***** EXERCISE INPUT *****

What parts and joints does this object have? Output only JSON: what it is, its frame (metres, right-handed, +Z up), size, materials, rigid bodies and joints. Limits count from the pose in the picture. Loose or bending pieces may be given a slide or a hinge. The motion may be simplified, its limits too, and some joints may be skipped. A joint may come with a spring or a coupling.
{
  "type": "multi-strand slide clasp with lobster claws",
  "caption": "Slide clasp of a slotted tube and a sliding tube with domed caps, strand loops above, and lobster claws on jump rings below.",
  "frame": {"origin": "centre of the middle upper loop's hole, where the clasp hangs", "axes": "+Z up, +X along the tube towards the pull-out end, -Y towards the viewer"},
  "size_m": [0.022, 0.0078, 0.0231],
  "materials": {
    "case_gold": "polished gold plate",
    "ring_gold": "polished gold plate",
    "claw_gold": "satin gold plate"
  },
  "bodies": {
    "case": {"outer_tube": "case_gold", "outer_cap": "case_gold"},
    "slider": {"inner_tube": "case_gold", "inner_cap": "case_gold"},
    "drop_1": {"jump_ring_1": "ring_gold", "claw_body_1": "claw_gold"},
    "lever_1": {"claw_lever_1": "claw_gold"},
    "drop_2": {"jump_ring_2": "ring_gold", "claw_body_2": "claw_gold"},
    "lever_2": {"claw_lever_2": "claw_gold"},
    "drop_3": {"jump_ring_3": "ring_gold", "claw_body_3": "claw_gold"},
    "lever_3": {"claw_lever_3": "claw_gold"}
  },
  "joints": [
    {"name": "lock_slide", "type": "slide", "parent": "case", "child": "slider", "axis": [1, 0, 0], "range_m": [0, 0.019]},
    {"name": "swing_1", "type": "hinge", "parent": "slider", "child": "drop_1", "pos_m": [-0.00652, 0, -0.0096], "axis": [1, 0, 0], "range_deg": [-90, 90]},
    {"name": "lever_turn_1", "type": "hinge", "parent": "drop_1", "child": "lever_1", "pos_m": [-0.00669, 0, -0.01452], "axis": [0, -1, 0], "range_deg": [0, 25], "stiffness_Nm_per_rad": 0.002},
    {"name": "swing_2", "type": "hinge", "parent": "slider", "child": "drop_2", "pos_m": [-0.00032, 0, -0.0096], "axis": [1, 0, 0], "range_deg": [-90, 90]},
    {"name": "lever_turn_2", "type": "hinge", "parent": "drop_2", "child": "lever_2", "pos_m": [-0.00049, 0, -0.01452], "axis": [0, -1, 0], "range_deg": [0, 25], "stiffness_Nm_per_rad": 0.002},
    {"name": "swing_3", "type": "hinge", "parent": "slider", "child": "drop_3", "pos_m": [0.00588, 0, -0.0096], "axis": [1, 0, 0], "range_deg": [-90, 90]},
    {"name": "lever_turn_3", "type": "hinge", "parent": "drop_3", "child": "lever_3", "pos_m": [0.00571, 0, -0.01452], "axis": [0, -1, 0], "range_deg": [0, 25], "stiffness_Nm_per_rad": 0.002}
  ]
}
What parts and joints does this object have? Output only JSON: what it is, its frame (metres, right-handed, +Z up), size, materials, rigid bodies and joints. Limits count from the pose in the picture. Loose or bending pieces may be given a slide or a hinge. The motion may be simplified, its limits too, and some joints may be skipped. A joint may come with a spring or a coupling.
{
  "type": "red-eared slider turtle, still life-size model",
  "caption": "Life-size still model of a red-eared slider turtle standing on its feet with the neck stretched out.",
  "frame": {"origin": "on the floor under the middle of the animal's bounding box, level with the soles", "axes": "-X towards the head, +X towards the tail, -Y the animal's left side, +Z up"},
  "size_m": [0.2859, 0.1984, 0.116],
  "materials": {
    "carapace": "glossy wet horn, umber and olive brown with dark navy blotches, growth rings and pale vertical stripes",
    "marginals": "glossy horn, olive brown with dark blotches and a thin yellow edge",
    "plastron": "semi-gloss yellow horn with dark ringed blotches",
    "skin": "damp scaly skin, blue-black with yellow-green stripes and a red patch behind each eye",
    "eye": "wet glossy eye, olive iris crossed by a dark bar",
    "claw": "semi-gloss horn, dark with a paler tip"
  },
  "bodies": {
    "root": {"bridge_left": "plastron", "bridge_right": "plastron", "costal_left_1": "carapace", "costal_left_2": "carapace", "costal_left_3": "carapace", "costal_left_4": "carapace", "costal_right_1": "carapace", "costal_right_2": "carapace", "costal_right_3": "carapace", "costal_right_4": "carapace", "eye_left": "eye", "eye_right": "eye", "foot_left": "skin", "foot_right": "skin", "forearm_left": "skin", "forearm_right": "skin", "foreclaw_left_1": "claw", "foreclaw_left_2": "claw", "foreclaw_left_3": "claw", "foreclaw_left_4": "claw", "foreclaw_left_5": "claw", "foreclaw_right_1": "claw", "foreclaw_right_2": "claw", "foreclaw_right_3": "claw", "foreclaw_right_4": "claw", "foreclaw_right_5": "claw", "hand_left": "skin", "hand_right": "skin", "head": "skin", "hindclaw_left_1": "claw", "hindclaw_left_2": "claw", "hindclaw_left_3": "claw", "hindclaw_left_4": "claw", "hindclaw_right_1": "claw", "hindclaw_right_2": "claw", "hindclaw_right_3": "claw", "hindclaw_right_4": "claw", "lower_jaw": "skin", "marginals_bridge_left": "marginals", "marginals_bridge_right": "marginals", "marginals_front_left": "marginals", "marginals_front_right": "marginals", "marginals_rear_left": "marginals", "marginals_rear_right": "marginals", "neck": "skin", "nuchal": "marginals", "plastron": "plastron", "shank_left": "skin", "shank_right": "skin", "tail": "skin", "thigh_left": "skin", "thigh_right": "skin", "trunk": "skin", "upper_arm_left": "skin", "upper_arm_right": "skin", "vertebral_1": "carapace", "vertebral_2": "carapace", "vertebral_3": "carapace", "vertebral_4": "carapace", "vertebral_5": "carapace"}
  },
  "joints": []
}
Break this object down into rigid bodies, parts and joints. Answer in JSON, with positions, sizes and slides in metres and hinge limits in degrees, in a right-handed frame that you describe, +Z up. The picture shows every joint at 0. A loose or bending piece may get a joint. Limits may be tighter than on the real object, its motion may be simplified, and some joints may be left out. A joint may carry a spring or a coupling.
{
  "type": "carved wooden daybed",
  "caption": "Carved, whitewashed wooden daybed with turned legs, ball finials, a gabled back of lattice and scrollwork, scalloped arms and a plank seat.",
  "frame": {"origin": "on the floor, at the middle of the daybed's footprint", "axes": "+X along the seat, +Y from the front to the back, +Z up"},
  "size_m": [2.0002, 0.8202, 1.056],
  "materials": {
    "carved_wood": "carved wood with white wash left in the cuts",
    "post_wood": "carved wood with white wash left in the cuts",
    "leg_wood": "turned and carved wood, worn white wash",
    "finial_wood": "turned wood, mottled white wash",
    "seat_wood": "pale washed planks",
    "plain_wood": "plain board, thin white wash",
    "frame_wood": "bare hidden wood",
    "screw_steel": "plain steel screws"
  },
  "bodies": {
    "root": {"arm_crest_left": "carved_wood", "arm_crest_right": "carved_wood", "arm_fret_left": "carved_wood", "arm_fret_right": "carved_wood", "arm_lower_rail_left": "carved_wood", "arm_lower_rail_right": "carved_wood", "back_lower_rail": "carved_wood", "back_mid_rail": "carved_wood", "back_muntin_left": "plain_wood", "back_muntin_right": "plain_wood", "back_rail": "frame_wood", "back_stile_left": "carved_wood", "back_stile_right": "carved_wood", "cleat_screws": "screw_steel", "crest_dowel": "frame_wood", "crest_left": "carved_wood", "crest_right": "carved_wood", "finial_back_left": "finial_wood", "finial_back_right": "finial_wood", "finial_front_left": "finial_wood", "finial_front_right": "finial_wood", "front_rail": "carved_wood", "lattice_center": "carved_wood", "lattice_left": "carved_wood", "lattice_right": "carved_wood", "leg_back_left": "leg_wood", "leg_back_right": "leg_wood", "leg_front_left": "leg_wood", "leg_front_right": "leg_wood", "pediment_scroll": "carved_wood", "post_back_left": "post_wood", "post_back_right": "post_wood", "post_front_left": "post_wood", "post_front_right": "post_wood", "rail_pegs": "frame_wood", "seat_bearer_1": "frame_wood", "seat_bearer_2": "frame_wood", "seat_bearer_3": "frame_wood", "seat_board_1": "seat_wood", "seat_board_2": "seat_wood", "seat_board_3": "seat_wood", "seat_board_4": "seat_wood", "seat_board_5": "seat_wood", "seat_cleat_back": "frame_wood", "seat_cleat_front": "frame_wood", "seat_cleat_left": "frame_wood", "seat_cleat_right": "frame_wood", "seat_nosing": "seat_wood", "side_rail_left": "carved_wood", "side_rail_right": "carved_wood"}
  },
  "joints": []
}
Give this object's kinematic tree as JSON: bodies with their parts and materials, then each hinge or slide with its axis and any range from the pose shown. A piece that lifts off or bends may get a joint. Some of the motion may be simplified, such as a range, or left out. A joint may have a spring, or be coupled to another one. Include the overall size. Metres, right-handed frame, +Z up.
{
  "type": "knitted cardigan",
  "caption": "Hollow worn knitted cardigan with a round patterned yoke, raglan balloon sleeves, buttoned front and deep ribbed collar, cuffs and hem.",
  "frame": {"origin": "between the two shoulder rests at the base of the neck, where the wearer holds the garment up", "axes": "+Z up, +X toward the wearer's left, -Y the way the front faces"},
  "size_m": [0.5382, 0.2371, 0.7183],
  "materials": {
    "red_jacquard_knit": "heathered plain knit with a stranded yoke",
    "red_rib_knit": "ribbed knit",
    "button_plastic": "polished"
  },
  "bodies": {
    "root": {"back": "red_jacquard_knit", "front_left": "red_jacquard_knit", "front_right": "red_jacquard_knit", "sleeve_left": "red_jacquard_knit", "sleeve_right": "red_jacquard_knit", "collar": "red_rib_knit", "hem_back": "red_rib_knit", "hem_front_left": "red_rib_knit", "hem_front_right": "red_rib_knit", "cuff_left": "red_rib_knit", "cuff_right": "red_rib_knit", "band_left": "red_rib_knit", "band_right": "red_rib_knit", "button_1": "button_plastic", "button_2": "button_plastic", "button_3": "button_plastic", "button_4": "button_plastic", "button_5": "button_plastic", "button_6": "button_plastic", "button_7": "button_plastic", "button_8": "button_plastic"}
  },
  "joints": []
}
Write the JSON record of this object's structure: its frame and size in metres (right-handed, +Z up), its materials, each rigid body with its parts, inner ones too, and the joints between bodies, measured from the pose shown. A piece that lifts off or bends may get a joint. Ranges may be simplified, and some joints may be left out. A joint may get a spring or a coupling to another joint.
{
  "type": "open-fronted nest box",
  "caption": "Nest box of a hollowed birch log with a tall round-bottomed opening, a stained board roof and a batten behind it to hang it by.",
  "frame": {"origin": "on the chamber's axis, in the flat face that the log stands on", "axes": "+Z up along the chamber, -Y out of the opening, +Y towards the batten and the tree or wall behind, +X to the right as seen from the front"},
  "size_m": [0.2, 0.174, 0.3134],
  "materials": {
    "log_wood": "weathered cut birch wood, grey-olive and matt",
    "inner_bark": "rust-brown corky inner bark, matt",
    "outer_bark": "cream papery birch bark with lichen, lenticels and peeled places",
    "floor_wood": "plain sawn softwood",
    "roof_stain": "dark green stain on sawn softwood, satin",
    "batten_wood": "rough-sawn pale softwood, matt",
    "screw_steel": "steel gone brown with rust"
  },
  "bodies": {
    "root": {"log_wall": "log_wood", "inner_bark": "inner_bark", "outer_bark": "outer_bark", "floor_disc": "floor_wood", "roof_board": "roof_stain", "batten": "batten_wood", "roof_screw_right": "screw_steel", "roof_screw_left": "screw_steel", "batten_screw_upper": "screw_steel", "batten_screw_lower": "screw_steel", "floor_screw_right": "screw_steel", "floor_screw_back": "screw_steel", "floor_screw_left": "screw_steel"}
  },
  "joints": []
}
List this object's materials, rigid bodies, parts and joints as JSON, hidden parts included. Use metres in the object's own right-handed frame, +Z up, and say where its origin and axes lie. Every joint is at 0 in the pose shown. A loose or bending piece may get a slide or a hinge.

*****

In the lines above, find each one with "shown" and list it.

RESPONSE TO THIS TASK ▸
Give this object's kinematic tree as JSON: bodies with their parts and materials, then each hinge or slide with its axis and any range from the pose shown. A piece that lifts off or bends may get a joint. Some of the motion may be simplified, such as a range, or left out. A joint may have a spring, or be coupled to another one. Include the overall size. Metres, right-handed frame, +Z up.
Write the JSON record of this object's structure: its frame and size in metres (right-handed, +Z up), its materials, each rigid body with its parts, inner ones too, and the joints between bodies, measured from the pose shown. A piece that lifts off or bends may get a joint. Ranges may be simplified, and some joints may be left out. A joint may get a spring or a coupling to another joint.
List this object's materials, rigid bodies, parts and joints as JSON, hidden parts included. Use metres in the object's own right-handed frame, +Z up, and say where its origin and axes lie. Every joint is at 0 in the pose shown. A loose or bending piece may get a slide or a hinge.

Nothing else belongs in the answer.